Yarım yüzyılı geçti... Sirkeci garından "Tahta bavullarıyla" gittiler.
"Misafir işçi" olarak.
Avrupa'da "Yabancı" muamelesi gördüler, Türkiye'de ise "Alamancı."
Gün oldu onlara "Yolunacak kaz" diye bakıldı... "İşçi şirketleri" tarafından paraları alındı.
Gün geldi, bir kısmı "Naylon holdingler" tarafından dolandırıldı.
Yılmadılar... Çalıştılar... Gittikleri yerlerde "Ev... İşyeri" sahibi oldular.
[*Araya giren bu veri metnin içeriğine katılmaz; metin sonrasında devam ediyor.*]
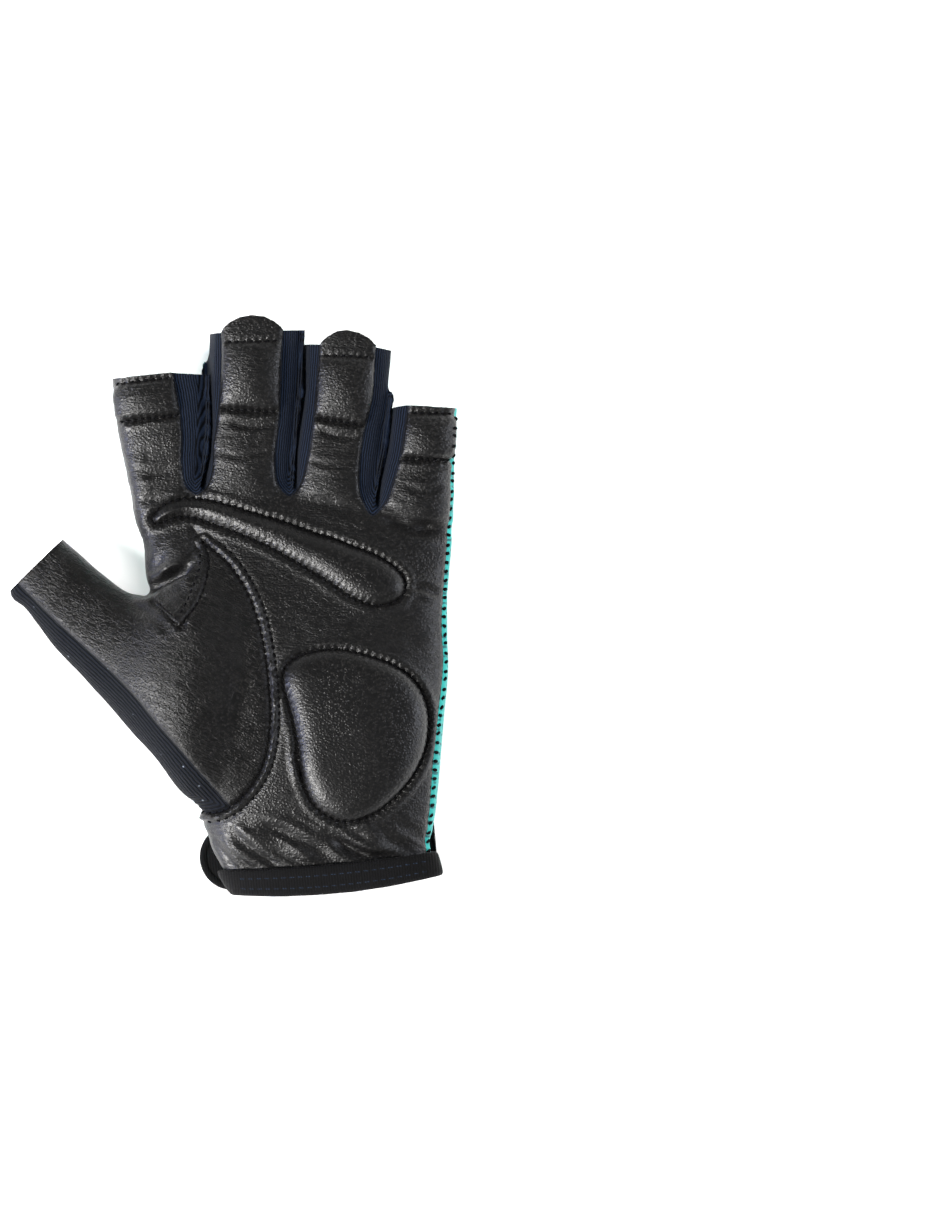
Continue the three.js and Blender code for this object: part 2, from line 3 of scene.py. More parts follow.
import bpy
import numpy as np
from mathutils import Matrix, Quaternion, Vector
from mathutils.bvhtree import BVHTree
from mathutils.kdtree import KDTree


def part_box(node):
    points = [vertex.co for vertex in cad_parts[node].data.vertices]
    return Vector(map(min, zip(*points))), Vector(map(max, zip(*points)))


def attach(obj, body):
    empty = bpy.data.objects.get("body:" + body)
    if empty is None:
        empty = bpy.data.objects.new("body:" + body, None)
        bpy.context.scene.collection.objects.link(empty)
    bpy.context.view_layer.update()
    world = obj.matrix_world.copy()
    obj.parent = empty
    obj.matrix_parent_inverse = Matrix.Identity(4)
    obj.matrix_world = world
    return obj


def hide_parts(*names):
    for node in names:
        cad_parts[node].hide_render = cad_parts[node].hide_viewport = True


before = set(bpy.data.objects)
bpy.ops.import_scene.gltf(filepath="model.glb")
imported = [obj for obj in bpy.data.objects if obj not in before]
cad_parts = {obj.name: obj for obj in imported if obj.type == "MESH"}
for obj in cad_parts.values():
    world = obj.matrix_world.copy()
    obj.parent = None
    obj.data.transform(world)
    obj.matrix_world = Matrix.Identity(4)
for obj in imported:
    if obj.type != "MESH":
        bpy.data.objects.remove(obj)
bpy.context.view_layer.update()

# A half-finger weightlifting glove for the left hand, lying palm up on its back.
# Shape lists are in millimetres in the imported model's frame: x from the thumb side,
# y towards the fingers, z up out of the palm. Meshes are made in metres.
mm = 0.001
chance = np.random.default_rng(7)

# Sizes of the body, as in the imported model
glove = {
    "palmWidth": 89.0,
    "palmLength": 110.5,
    "palmHeight": 24.0,
    "fingerHeight": 15.0,
    "thumbTipHeight": 15.0,
    "thumbHeight": 27.0,
    "upperSquareness": 2.4,
    "lowerSquareness": 2.9,
    "fingerSquareness": 3.0,  # the stalls press against each other
    "restFlattening": 0.5,
    "wristLift": 3.8,
    "corner": (-28.0, -77.835),  # the hem line on the thumb side
    "skinStep": 0.55,  # spacing of the skin's points
    "pastEnd": 5.0,  # how far the skin runs past each cut end before it is trimmed
}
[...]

Ama... "Çifte standartlı Batı" onlara bir türlü alışamadı... Onları bir türlü bağrına basamadı.
Zira... İsviçreli edebiyatçı Max Frisch'in ifadesiyle: "- Biz işgücü çağırmıştık... Ama insanlar geldiler."
"Ucuz işgücünü" yıllarca sömürdüler.
Ama... İçlerindeki "Neo-Naziler..." İnsanımıza "Kin beslediler." Kimi "Karanlık güçlerin" desteğiyle, insanlarımızı "Katlettiler."
Bugün başlayan dava "Seri cinayet" davası... "Yabancı düşmanlığı" davası.
Medeniyet zannedilen "Tek dişi kalmış canavarın" utanç davası.